Operational note: DROP SUBSCRIPTION on shard 7 also drops the replication slot on shard 3, releasing the retained WAL. Confirm with SELECT slot_name FROM pg_replication_slots; on shard 3 before starting the deletes — an orphaned slot left behind by a failed drop pins WAL until the disk fills.

DBA tip: the deletes free space inside the tables for reuse; they do not shrink the files. That is usually fine — shard 3 will regrow into the space. If you must return disk to the OS, VACUUM FULL (with an exclusive lock) or pg_repack (online) are the follow-ups, and now is the moment to revert REPLICA IDENTITY to DEFAULT on all three tables.

Verification

After Step 5, prove placement from both sides — every moved tenant answers from shard 7, and shard 3 (pre-cleanup) receives no new writes for the range:

psql -h db-07.internal -d payments -At -c \
  "SELECT count(DISTINCT tenant_id) FROM orders
   WHERE tenant_id BETWEEN 2500 AND 2999"
psql -h db-03.internal -d payments -At -c \
  "SELECT count(*) FROM orders
   WHERE tenant_id BETWEEN 2500 AND 2999
     AND created_at > now() - interval '10 minutes'"

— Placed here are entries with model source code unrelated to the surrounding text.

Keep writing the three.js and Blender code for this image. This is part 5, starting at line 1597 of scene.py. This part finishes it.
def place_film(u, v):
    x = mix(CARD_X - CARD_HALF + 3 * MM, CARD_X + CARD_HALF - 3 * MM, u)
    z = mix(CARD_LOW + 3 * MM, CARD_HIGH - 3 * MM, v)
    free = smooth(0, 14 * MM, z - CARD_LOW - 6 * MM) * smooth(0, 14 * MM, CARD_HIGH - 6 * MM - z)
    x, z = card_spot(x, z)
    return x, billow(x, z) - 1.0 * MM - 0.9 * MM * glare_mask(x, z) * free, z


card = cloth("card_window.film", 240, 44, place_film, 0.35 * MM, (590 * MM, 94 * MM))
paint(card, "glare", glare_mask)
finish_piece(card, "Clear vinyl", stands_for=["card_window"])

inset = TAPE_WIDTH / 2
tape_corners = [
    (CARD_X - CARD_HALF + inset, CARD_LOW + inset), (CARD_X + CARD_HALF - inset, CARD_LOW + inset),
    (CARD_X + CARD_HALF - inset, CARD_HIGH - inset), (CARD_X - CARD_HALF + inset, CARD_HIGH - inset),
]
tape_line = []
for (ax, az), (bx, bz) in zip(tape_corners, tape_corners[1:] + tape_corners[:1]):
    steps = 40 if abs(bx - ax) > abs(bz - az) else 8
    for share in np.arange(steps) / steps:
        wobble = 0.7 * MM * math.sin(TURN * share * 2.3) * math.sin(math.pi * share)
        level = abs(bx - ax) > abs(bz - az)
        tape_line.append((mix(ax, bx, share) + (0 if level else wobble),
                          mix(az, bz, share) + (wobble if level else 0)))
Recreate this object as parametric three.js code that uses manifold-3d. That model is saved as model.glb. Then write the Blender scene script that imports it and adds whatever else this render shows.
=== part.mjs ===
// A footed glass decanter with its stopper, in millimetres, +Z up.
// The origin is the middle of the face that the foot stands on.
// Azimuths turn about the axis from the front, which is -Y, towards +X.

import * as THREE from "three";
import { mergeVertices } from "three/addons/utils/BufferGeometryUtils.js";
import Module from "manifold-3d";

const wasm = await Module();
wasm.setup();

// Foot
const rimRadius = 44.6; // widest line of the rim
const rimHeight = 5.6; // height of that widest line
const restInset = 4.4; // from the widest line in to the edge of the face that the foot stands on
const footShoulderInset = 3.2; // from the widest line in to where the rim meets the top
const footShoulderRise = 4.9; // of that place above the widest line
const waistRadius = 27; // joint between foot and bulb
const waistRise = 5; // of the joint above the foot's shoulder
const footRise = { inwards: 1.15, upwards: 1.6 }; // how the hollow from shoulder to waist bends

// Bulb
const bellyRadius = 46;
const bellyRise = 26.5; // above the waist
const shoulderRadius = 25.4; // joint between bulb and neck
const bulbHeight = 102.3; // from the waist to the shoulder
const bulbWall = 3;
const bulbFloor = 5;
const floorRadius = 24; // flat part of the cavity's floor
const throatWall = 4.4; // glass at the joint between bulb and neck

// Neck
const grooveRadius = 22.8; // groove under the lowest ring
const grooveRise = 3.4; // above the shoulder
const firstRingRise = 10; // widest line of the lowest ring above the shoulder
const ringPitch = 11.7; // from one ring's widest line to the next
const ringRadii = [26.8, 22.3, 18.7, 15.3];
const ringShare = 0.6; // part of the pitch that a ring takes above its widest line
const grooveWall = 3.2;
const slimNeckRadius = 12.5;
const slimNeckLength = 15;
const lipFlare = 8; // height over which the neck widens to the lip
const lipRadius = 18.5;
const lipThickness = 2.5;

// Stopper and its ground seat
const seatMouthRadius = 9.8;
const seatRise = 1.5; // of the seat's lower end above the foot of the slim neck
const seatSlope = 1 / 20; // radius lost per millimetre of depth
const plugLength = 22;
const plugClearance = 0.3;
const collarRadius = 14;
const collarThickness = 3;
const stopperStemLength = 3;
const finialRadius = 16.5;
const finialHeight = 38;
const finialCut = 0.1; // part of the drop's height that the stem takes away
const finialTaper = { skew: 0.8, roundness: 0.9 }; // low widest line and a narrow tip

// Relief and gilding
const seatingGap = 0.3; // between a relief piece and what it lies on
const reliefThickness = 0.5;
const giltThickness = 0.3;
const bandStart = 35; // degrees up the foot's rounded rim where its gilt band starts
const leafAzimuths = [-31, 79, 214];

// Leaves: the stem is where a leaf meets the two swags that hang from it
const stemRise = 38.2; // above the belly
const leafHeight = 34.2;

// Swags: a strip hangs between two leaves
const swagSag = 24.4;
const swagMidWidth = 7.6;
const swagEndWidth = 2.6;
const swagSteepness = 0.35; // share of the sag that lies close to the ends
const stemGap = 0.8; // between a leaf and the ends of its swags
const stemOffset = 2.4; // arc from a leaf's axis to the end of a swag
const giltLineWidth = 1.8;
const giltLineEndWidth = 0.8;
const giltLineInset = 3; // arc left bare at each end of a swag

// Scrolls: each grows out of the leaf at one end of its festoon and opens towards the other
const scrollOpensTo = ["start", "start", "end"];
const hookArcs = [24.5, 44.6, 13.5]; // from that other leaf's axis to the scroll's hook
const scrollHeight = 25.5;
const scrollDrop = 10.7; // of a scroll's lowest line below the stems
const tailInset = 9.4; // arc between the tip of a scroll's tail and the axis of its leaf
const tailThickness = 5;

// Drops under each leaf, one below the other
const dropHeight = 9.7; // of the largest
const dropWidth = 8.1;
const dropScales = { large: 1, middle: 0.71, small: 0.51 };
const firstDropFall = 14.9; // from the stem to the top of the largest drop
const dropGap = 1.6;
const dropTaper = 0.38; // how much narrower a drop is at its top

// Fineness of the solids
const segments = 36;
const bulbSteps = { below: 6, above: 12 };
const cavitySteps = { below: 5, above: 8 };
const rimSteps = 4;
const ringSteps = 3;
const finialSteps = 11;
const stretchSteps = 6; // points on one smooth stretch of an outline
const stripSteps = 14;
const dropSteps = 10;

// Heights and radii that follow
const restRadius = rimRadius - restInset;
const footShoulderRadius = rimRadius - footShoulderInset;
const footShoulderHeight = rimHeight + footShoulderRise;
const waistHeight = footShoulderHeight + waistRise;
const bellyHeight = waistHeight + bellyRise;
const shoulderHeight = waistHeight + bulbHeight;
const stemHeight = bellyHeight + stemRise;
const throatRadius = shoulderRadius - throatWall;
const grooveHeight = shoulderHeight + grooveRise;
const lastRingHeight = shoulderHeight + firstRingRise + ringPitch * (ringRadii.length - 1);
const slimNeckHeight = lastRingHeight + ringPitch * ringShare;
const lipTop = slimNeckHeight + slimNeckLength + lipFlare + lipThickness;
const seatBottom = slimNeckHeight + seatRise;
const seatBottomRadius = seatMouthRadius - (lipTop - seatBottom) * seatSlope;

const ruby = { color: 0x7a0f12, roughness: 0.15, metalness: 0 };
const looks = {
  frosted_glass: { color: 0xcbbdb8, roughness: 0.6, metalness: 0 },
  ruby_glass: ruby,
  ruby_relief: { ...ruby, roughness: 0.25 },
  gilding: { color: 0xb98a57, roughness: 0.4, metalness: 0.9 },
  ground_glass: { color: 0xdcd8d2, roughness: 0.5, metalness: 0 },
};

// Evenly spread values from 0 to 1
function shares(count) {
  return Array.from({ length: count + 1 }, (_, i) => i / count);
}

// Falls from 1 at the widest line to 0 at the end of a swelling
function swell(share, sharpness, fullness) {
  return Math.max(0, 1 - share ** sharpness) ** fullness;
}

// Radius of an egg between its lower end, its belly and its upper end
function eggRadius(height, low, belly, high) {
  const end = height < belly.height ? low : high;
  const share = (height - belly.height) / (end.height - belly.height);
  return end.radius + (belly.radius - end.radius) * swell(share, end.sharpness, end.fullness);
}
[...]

Expected output — all 500 tenants present on shard 7, zero fresh rows on shard 3:

500
0

And the Step 4 checksum script, re-run after the flip when no replication is in flight, must report zero mismatches:

orders: 500 tenants compared, 0 mismatched []
invoices: 500 tenants compared, 0 mismatched []
audit_events: 500 tenants compared, 0 mismatched []

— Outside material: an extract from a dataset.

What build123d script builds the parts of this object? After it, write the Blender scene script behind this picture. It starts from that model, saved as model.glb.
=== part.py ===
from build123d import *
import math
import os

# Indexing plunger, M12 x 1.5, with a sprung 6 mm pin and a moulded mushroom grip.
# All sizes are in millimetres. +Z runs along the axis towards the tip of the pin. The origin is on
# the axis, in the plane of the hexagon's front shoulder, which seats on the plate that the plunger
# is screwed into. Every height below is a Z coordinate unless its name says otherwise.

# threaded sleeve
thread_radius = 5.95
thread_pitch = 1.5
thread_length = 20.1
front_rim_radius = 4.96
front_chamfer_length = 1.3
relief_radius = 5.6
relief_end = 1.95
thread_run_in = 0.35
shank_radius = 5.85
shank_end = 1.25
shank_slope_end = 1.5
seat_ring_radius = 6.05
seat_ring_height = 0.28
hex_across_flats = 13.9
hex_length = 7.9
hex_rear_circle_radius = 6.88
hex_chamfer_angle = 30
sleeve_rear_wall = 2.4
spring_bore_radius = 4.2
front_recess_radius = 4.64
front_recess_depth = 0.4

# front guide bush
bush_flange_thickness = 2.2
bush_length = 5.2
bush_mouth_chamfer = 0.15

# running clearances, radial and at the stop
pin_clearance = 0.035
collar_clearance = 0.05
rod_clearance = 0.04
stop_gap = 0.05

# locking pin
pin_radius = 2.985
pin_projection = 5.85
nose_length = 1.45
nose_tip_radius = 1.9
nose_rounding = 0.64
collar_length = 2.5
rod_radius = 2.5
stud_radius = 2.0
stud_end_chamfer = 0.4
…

After Step 6, the placement query against shard 3 (without the time filter) must also return 0, and pg_replication_slots on shard 3 must be empty of split-related slots.

Failure mode table

Failure mode Root cause SRE mitigation
Production UPDATEs on shard 3 fail with cannot update table "orders" right after Step 2 Row-filtered publication created before the replica identity included tenant_id, so the filter cannot be evaluated for updates Always run ALTER TABLE ... REPLICA IDENTITY FULL before CREATE PUBLICATION; if already hit, drop the publication to restore writes, fix identity, recreate
Shard 3 disk fills during the copy window The replication slot retains WAL for the whole multi-hour copy, or the subscription broke and the slot pins WAL indefinitely Set max_slot_wal_keep_size (e.g. 100 GB) as a hard cap, alert on pg_replication_slots.active = false within minutes, and size the copy window from peak WAL rate
Moved tenants disappear from shard 7 during cleanup Batch deletes on shard 3 ran while pub_split_t2500 was still active, so every DELETE replicated to the new shard Make DROP SUBSCRIPTION / DROP PUBLICATION the first, non-skippable lines of the cleanup script; restore from the reverse-replication copy or backup if hit

FAQ

Can I run this split on PostgreSQL 14 or older?

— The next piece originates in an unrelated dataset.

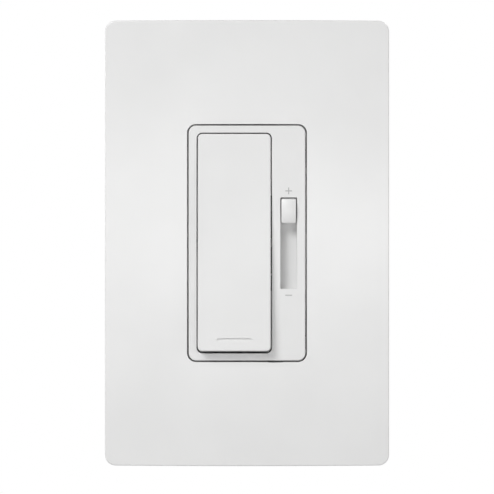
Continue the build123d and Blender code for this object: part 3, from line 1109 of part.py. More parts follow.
# ---------------------------------------------------------------- back housing
POST_R = 2.7
LEDGE_REACH, LEDGE_L, LEDGE_Z = 1.2, 4.0, 3.0
INNER_W, INNER_H = HOUSING_W - 2 * HOUSING_WALL, HOUSING_H - 2 * HOUSING_WALL
PANEL_W, PANEL_H, PANEL_DEPTH, PANEL_CORNER_R = 32.0, 44.0, 0.4, 1.5
GAUGE_L, GAUGE_W, GAUGE_DEPTH, GAUGE_Z = 16.0, 1.6, 0.6, -27.0
GROOVE_COUNT, GROOVE_PITCH, GROOVE_W, GROOVE_L, GROOVE_DEPTH, GROOVE_Y = 7, 4.2, 1.6, 18.0, 0.6, 15.0
BARRIER_OFFSET, BARRIER_T, BARRIER_REACH, BARRIER_L = 6.0, 1.4, 2.4, 10.0
BARRIERS = sorted({(side, z + end * BARRIER_OFFSET) for side, z in TERMINALS for end in (-1, 1)})

with BuildPart() as back_housing:
    with BuildSketch(depth(HOUSING_BACK_Y)):
        RectangleRounded(HOUSING_W, HOUSING_H, HOUSING_CORNER_R)
    extrude(amount=HOUSING_BACK_Y - STRAP_BACK_Y)
    fillet(back_housing.faces().sort_by(Axis.Y)[-1].edges(), HOUSING_WALL / 2)
    # A sunk panel and a groove to measure stripped wire by on the back, and cooling grooves in both ends.
    with BuildSketch(depth(HOUSING_BACK_Y)):
        RectangleRounded(PANEL_W, PANEL_H, PANEL_CORNER_R)
    extrude(amount=PANEL_DEPTH, mode=Mode.SUBTRACT)
    with BuildSketch(depth(HOUSING_BACK_Y)):
        with Locations((0, GAUGE_Z)):
            SlotOverall(GAUGE_L, GAUGE_W)
    extrude(amount=GAUGE_DEPTH, mode=Mode.SUBTRACT)
    with Locations((0, GROOVE_Y, HOUSING_H / 2), (0, GROOVE_Y, -HOUSING_H / 2)):
        with GridLocations(GROOVE_PITCH, 1, GROOVE_COUNT, 1):
            Box(GROOVE_W, GROOVE_L, 2 * GROOVE_DEPTH, mode=Mode.SUBTRACT)
    # Barriers on both sides of each terminal.
    for side, z in BARRIERS:
        with Locations((side * HOUSING_W / 2, TERMINAL_Y, z)):
            Box(2 * BARRIER_REACH, BARRIER_L, BARRIER_T)
    with BuildSketch(depth(HOUSING_BACK_Y - HOUSING_WALL)):
        RectangleRounded(INNER_W, INNER_H, HOUSING_CORNER_R - HOUSING_WALL)
    extrude(amount=HOUSING_BACK_Y - HOUSING_WALL - STRAP_BACK_Y, mode=Mode.SUBTRACT)
    with BuildSketch(depth(HOUSING_BACK_Y - HOUSING_WALL)):
        with Locations(*HOUSING_SCREW_SPOTS):
            Circle(POST_R)
    extrude(amount=HOUSING_BACK_Y - HOUSING_WALL - STRAP_BACK_Y)
    # Ledges that carry the circuit board.
    for side in (-1, 1):
        with Locations((side * INNER_W / 2, BOARD_BACK_Y, LEDGE_Z)):
            Box(
                2 * LEDGE_REACH,
                HOUSING_BACK_Y - HOUSING_WALL - BOARD_BACK_Y,
                LEDGE_L,
                align=(Align.CENTER, Align.MIN, Align.CENTER),
            )
        with Locations((0, BOARD_BACK_Y, side * INNER_H / 2)):
            Box(
                LEDGE_L,
                HOUSING_BACK_Y - HOUSING_WALL - BOARD_BACK_Y,
                2 * LEDGE_REACH,
                align=(Align.CENTER, Align.MIN, Align.CENTER),
            )
    with BuildSketch(depth(HOUSING_SCREW_L)):
        with Locations(*HOUSING_SCREW_SPOTS):
            Circle(THREAD_5_R + RUNNING_GAP)
    extrude(amount=HOUSING_SCREW_L - STRAP_BACK_Y, mode=Mode.SUBTRACT)
    for side, z in TERMINALS:
        with BuildSketch(across(side * POCKET_X)):
            with Locations((TERMINAL_Y, z)):
                RectangleRounded(TERMINAL_W + 4 * RUNNING_GAP, TERMINAL_H + 4 * RUNNING_GAP, KNOB_EDGE_R)
        extrude(amount=side * HOUSING_WALL, mode=Mode.SUBTRACT)
        with BuildSketch(across(side * TERMINAL_SCREW_END_X)):
            with Locations((TERMINAL_Y, z)):
                Circle(THREAD_8_R + RUNNING_GAP)
            with Locations((TERMINAL_Y, z + TONGUE_Z)):
                Rectangle(TONGUE_W + 2 * RUNNING_GAP, TONGUE_T + 2 * RUNNING_GAP)
        extrude(amount=side * (HOUSING_W / 2 - TERMINAL_SCREW_END_X), mode=Mode.SUBTRACT)
back_housing.part.label = "back_housing"
export_step(back_housing.part, "parts/back_housing.step")
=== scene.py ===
import json
from math import ceil, cos, pi, radians, sin, sqrt, tau

import bmesh
import bpy
from mathutils import Matrix, Vector


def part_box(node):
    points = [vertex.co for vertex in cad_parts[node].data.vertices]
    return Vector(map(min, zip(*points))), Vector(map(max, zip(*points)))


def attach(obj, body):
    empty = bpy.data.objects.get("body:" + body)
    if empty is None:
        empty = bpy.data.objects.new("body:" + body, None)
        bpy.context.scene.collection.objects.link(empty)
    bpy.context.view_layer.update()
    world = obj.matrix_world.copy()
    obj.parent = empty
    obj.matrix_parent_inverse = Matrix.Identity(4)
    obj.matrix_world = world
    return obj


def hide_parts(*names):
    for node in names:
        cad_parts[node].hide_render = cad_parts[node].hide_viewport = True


# Looks of a slide dimmer with a paddle switch. Metres; +X right, +Y into the wall, +Z up.
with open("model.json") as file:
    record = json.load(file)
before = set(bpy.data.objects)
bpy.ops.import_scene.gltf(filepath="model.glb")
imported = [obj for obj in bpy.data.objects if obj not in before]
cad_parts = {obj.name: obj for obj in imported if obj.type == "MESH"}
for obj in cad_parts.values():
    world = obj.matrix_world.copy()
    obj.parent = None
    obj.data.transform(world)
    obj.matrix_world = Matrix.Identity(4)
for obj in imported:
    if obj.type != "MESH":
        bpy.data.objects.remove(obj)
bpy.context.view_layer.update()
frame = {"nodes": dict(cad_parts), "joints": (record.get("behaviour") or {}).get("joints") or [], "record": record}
NODES = frame["nodes"]
MM = 0.001


def middle(box):
    """The middle of a box given by its low and high corner."""
    return (box[0] + box[1]) / 2


# ---------------------------------------------------------------- camera, world and light
# The camera stands VIEW_DISTANCE in front of the plate, where its picture is VIEW_WIDTH wide.
VIEW_DISTANCE = 0.62
VIEW_WIDTH = 0.1386
VIEW_DROP = 0.0011
SENSOR = 36.0
CLIP_START = 0.01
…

Not with native row-filtered publications — those arrived in PostgreSQL 15. On 14 and older you have three options: replicate the whole table set to the new shard and delete the tenants that did not move after cutover (double the transfer, same end state); use the pglogical extension, which has supported row filtering for years; or schedule the major-version upgrade first — a shard split is a strong forcing function. The rest of the workflow — subscription catch-up, checksum verification, router flip, throttled cleanup — is identical in all three variants.

How long does the write pause last, and does it affect tenants 2000-2499?

The pause applies only to the moving range, tenants 2500–2999. Tenants 2000–2499 keep writing to shard 3 without interruption, and every other shard is untouched. The pause itself lasts as long as it takes every router instance to acknowledge the paused map version plus the time for the subscription to drain to zero lag — typically one to three seconds when you flip during a quiet period. Routers should queue or retry writes for a paused range rather than surface errors, so well-behaved clients see a brief latency blip, not failures.

Do the tables need REPLICA IDENTITY FULL permanently?

No. FULL is a migration-time setting: row-filtered publications require the filter column in the replica identity for UPDATE and DELETE, and FULL is the fastest way to satisfy that. It makes every update ship the entire old row, which inflates WAL volume, so revert once the publication is dropped: ALTER TABLE orders REPLICA IDENTITY DEFAULT;. If you split shards regularly, a cleaner long-term option is a unique index that includes tenant_id and REPLICA IDENTITY USING INDEX, which keeps identity payloads small between migrations.